On ‘The Gifted’ Recap “boXed in” things end a little dark…

First, Our Quick Spoiler-Free Recap

Ok, now one to a more in-depth review!

FOX is doing Mutants Right

If you are a Marvel fan and you haven’t been following along with the new Fox TV series The Gifted, you are missing out. We’ll spare you the convoluted IP law labyrinth that is Marvel’s relationship with the live action versions of their mutants, but the quick and dirty is that Fox Studios is doing a good job of bringing the X-men and related characters to life on the small screen.
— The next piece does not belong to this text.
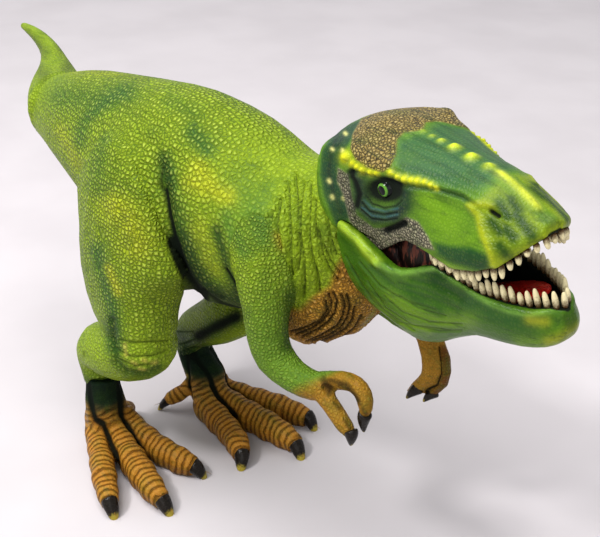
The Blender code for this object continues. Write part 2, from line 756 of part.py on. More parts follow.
def add_head():
    head = add_solid("head", [head_ring(row) for row in head_rows()])
    neck = add_torso("neck_room", SEAT_GAP)
    neck.data.transform(head_matrix().inverted())
    cut(head, add_mouth_room(), neck)
    join(head, add_hinge_boss("boss"))
    cut(head, add_pin("bore", PIN_GAP), *add_jaw_sweep())
    join(head, *add_upper_teeth())
    return head


def add_jaw():
    jaw = add_jaw_shell("lower_jaw")
    cut(jaw, add_pin("bore", PIN_GAP))
    join(jaw, *add_lower_teeth())
    return jaw


def add_tongue():
    tongue = add_tube("tongue", stations(TONGUE_SHARES, TONGUE_SIZES), 14, 2)
    cut(tongue, add_jaw_shell("jaw_room", SEAT_GAP))
    return tongue


# Assembly

def add_frame(name, parent=None):
    frame = bpy.data.objects.new(name, None)
    bpy.context.collection.objects.link(frame)
    frame.parent = parent
    return frame


def place(thing, parent, origin=(0, 0, 0)):
    """Parents a piece and puts its origin at a point of that frame without moving its shape."""
    thing.data.transform(Matrix.Translation(-Vector(origin)))
    thing.location = origin
    thing.parent = parent


def weld(thing):
    """Merges the corners that the cuts left almost touching."""
    shape = bmesh.new()
    shape.from_mesh(thing.data)
    bmesh.ops.remove_doubles(shape, verts=shape.verts, dist=WELD)
    bmesh.ops.dissolve_degenerate(shape, edges=shape.edges, dist=WELD)
    shape.to_mesh(thing.data)
    shape.free()


def finish(thing, colour, roughness=0.5, metallic=0.0):
    """Colours a piece and shades it smooth, with its sharp edges kept sharp."""
    weld(thing)
    material = bpy.data.materials.new(thing.name)
    material.use_nodes = True
    surface = material.node_tree.nodes["Principled BSDF"]
    surface.inputs["Base Color"].default_value = (*colour, 1)
    surface.inputs["Roughness"].default_value = roughness
    surface.inputs["Metallic"].default_value = metallic
    thing.data.materials.clear()
    thing.data.materials.append(material)
    thing.data.shade_smooth()
    thing.data.set_sharp_from_angle(angle=SHARP_ANGLE)


def build_body(figure):
    torso = add_torso("torso")
    room = [add_hinge_boss("boss_room", RUNNING_GAP), *add_jaw_sweep()]
    for tool in room:
        tool.data.transform(head_matrix())
    sockets = [add_tail_peg("socket", SEAT_GAP)]
    for side in (LEFT, RIGHT):
        sockets += [add_hip_peg("socket", side, SEAT_GAP), add_arm_peg("socket", side, SEAT_GAP)]
    cut(torso, *room, *sockets)
    place(torso, figure)
    finish(torso, (0.30, 0.36, 0.05))
    tail = add_tail()
    place(tail, figure, tail_joint())
    finish(tail, (0.33, 0.43, 0.06))


def build_leg(figure, word, side, shank_shares, ball_shares, turn):
    joint = ankle(shank_shares, side)
    leg = add_leg(f"{word}_leg", shank_shares, side)
    place(leg, figure, joint)
    finish(leg, (0.31, 0.42, 0.06))
    ball = Vector(stations([ball_shares], BALL_SIZES, hip_origin(), side)[0][:3])
    foot = add_foot(f"{word}_foot", joint, ball, turn, side)
    place(foot, figure, joint)
    finish(foot, (0.40, 0.22, 0.05))


def build_arm(figure, word, side, arm_shares, finger_shares, colour):
    arm = add_arm(f"{word}_arm", arm_shares, finger_shares, side)
    place(arm, figure, shoulder(side))
    finish(arm, colour)


def build_head(figure):
    pose = add_frame("head_pose", figure)
    pose.matrix_local = head_matrix()
    hinge = add_frame("jaw_hinge", pose)
    head = add_head()
    lining = add_lining()
    pin = add_pin("jaw_pin")
    jaw = add_jaw()
    tongue = add_tongue()
    for thing in (head, lining, pin):
        place(thing, pose)
    for thing in (jaw, tongue):
        place(thing, hinge)
    finish(head, (0.22, 0.20, 0.06))
    finish(lining, (0.06, 0.013, 0.008), 0.4)
    finish(pin, (0.55, 0.55, 0.56), 0.35, 1.0)
    finish(jaw, (0.20, 0.27, 0.05))
    finish(tongue, (0.40, 0.03, 0.02), 0.35)


def centre_on_ground(figure):
    """Moves the figure so that the origin lies under the middle of its bounding box."""
    bpy.context.view_layer.update()
    corners = [thing.matrix_world @ vert.co for thing in bpy.data.objects if thing.type == "MESH"
               for vert in thing.data.vertices]
    for axis in (0, 1):
        values = [corner[axis] for corner in corners]
        figure.location[axis] = -(min(values) + max(values)) / 2


def main():
    for thing in list(bpy.data.objects):
        bpy.data.objects.remove(thing, do_unlink=True)
    figure = add_frame("figure")
    build_body(figure)
    build_leg(figure, "right", RIGHT, RIGHT_SHANK_SHARES, RIGHT_BALL_SHARES, 0)
    build_leg(figure, "left", LEFT, LEFT_SHANK_SHARES, LEFT_BALL_SHARES, LEFT_FOOT_TURN)
    build_arm(figure, "right", RIGHT, RIGHT_ARM_SHARES, RIGHT_FINGER_SHARES, (0.12, 0.22, 0.07))
    build_arm(figure, "left", LEFT, LEFT_ARM_SHARES, LEFT_FINGER_SHARES, (0.32, 0.22, 0.07))
    build_head(figure)
    centre_on_ground(figure)


main()
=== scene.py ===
# %% [markdown]
# # A painted toy dinosaur
#
# This lesson dresses the bare solids of a hard plastic toy dinosaur. The real figure is moulded with a
# pebbled hide, then sprayed lime green, shaded with darker green and washed with thin dark paint that
# stays in the grooves. The solids give every size and place, so here each one gets a finer skin,
# sculpted folds, airbrushed colour and a procedural finish. Painted shade in the deep creases, under the
# belly and on the limbs' shaded sides, and painted highlights on the thigh and the scales, are mixed
# into that colour as well.

# %% Load the solids
import math

import bmesh
import bpy
import numpy as np
from mathutils import Matrix, Vector
from mathutils.bvhtree import BVHTree


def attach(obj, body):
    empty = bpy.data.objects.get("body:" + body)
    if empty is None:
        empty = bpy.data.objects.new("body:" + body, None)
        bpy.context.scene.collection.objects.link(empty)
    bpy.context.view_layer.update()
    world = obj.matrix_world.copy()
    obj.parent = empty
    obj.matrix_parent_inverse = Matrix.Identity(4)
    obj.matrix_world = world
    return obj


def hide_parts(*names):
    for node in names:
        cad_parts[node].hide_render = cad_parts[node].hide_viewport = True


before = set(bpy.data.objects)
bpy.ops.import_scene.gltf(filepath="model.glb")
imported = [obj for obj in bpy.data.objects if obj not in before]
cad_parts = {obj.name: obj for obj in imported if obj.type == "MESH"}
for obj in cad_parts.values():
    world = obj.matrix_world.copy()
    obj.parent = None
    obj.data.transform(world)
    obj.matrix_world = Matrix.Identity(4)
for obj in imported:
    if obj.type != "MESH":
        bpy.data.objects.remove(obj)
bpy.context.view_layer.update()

print("solids:", ", ".join(sorted(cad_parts)))

# %% [markdown]
# ## The camera
#
# The photograph was taken from in front of the figure's right side, a little from above. A camera can be
# guessed by eye, or worked out from points whose places are known. This one was fitted to the feet, the
# outline and the head, and the solids were sized through it. So a pixel of the photograph can also be
# turned into a line of sight, which is how eyes, folds and colours find their place on the skin later.

# %% Camera at the photograph's viewing angle
MM = 0.001
PHOTO_SIZE = (600, 537)
SENSOR_WIDTH = 36.0
FOCAL_PIXELS = 1100
NEAREST_SEEN = 10 * MM
CAMERA_PLACE = Vector((0.26486, -0.15048, 0.2172))
CAMERA_SIGHT = Vector((-0.705, 0.541, -0.459)).normalized()

camera_data = bpy.data.cameras.new("camera")
camera_data.sensor_width = SENSOR_WIDTH
camera_data.lens = SENSOR_WIDTH * FOCAL_PIXELS / PHOTO_SIZE[0]
camera_data.clip_start = NEAREST_SEEN
camera = bpy.data.objects.new("camera", camera_data)
bpy.context.scene.collection.objects.link(camera)
camera.location = CAMERA_PLACE
camera.rotation_euler = CAMERA_SIGHT.to_track_quat("-Z", "Y").to_euler()
bpy.context.scene.camera = camera
CAMERA_RIGHT = CAMERA_SIGHT.cross(Vector((0, 0, 1))).normalized()
CAMERA_UP = CAMERA_RIGHT.cross(CAMERA_SIGHT)
print("lens", round(camera_data.lens, 1), "mm")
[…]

The Gifted is the story of a typical American family torn apart by the revelation that their kids are mutants in a world where Sentinel Services is out to hunt them down. And the first few episodes of the first season do a great job of world-building. Background is built rather subtly in the show, with characters almost always referring back to major anchor-points obliquely rather than through direct exposition. We know what sort of world this is through the expressions on actors’ faces and by how closely it mirrors our own.
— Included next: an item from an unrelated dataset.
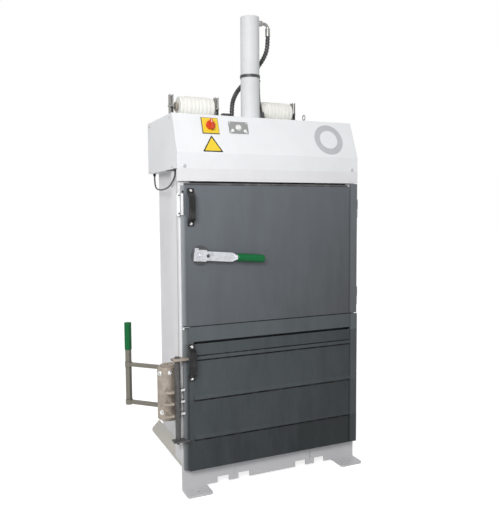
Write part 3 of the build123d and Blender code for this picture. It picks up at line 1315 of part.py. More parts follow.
with BuildPart() as start_button:
    with BuildSketch(on_slope(control_x, CONTROL_SLOPE, LABEL_PLATE + BUTTON_PROUD)):
        Circle(BUTTON_R)
    extrude(amount=-(LABEL_PLATE + BUTTON_PROUD + BUTTON_DEPTH))
    chamfer(start_button.edges().sort_by(Axis.Z)[-1], 1)
save(start_button, "start_button")
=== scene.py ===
import math

import bmesh
import bpy
from mathutils import Matrix, Vector


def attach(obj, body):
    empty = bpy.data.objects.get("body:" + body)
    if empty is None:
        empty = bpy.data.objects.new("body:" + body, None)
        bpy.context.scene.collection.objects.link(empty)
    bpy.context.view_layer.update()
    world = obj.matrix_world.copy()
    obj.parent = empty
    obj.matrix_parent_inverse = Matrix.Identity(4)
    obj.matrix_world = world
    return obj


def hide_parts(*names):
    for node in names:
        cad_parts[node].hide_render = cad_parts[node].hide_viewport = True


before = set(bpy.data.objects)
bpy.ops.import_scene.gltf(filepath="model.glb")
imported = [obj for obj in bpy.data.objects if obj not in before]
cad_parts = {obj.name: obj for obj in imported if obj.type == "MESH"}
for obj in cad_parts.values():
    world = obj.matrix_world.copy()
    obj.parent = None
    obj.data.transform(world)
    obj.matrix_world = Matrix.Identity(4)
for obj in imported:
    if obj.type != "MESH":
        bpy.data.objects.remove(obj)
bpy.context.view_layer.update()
scene = bpy.context.scene
scene.view_settings.view_transform = "Standard"


# Camera.
# It stands to the left of the baler at eye height, turned 24 degrees to the right and 4 degrees down,
# which is the photograph's view.
CAMERA_PLACE = (-1.4975, -2.9547, 1.4846)
CAMERA_YAW = math.radians(24.22)
CAMERA_DOWN = math.radians(4.24)
CAMERA_ROLL = math.radians(-0.34)
LONG_SIDE_PX = 512
FOCAL_PX = 611.5

look = Vector(
    (
        math.sin(CAMERA_YAW) * math.cos(CAMERA_DOWN),
        math.cos(CAMERA_YAW) * math.cos(CAMERA_DOWN),
        -math.sin(CAMERA_DOWN),
    )
)
level_right = Vector((math.cos(CAMERA_YAW), -math.sin(CAMERA_YAW), 0))
level_up = level_right.cross(look)
camera_right = level_right * math.cos(CAMERA_ROLL) + level_up * math.sin(CAMERA_ROLL)
camera_up = level_up * math.cos(CAMERA_ROLL) - level_right * math.sin(CAMERA_ROLL)
camera_data = bpy.data.cameras.new("photo_camera")
camera_data.sensor_width = 36
camera_data.lens = FOCAL_PX * camera_data.sensor_width / LONG_SIDE_PX
camera_data.clip_start = 0.05
camera = bpy.data.objects.new("photo_camera", camera_data)
turn = Matrix((camera_right, camera_up, -look)).transposed().to_4x4()
camera.matrix_world = Matrix.Translation(CAMERA_PLACE) @ turn
scene.collection.objects.link(camera)
scene.camera = camera


# Rubber and plastic surfaces.
# Moulded grain is shared by the hoses, the cable, the handles and the grips: a fine pebble in the height,
# a slow change of colour, and a little dust.
def feed(tree, part, socket):
    """Link a part into a socket if it is a socket itself, or else make it the socket's value."""
    if hasattr(part, "is_output"):
        tree.links.new(part, socket)
    else:
        socket.default_value = part


def add_node(tree, kind, **settings):
    """A node with its settings; a key that names an input socket feeds that socket."""
    node = tree.nodes.new(kind)
    for key, value in settings.items():
        if key in node.inputs:
            feed(tree, value, node.inputs[key])
        else:
            setattr(node, key, value)
    return node


def noise(tree, place, scale, detail, roughness):
    """A noise texture on the given coordinates."""
    values = {"Vector": place, "Scale": scale, "Detail": detail, "Roughness": roughness}
    return add_node(tree, "ShaderNodeTexNoise", **values).outputs["Fac"]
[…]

THE GIFTED: L-R: Natalie Alyn Lind, Stephen Moyer, Percy Hynes White and Amy Acker in the “boXed In” airing Monday, Oct. 30 (9:00-10:00 PM ET/PT) on FOX. ©2017 Fox Broadcasting Co. Cr: Eliza Morse/FOX

This week’s episode picks up when we last left off, with the Strucker family escaping from Sentinel Services. There are consequences, however, as Reed was putting mutants in jail before discovering his own family was at risk – and worked with Sentinel Services until just before escaping with Polaris. Not everyone is ready to forgive or trust him after that, and this episode is Reed’s attempt to earn some good faith and his family’s safety. That’s what makes The Gifted work so far; consequences and real stakes.

That being said, there were serious weak points. This episode was packed with more world-building, this time a little more heavy-handed than in the past, included insight on Jace’s backstory and the 7/15 incident. The death of Jace’s daughter Grace in a flashback was not handled especially well at the start of the episode. The scenes just seemed flat, and the young actress playing Grace clearly had no idea her character was in mid-peril. Those choices felt off to me.

Later on, a surgery scene with Caitlin and the kids felt similarly low-stakes, entirely in how it was presented. Sure, a man who risked his life for their family was lying there dying on a table, but it felt fake.

This, coupled with some bad VO and CGI could have made this the weakest episode so far for the show, but for the ending. Oh boy, that ending.

Grace’s death may have been filmed strangely and provided merely as a trope motivation for a major antagonist on the series – but the way that tragedy was unintentionally magnified by Sonya/Dreamer is what makes this show a worthy superhero story. In many ways, normal humans are justified in their fear of people with strange abilities, and vice versa, but these groups reaction to each other only feeds the destructive cycle.

Overall, we rate this episode a Watch It. It’s not perfect, but there are enough quality moments that make it worthy viewing.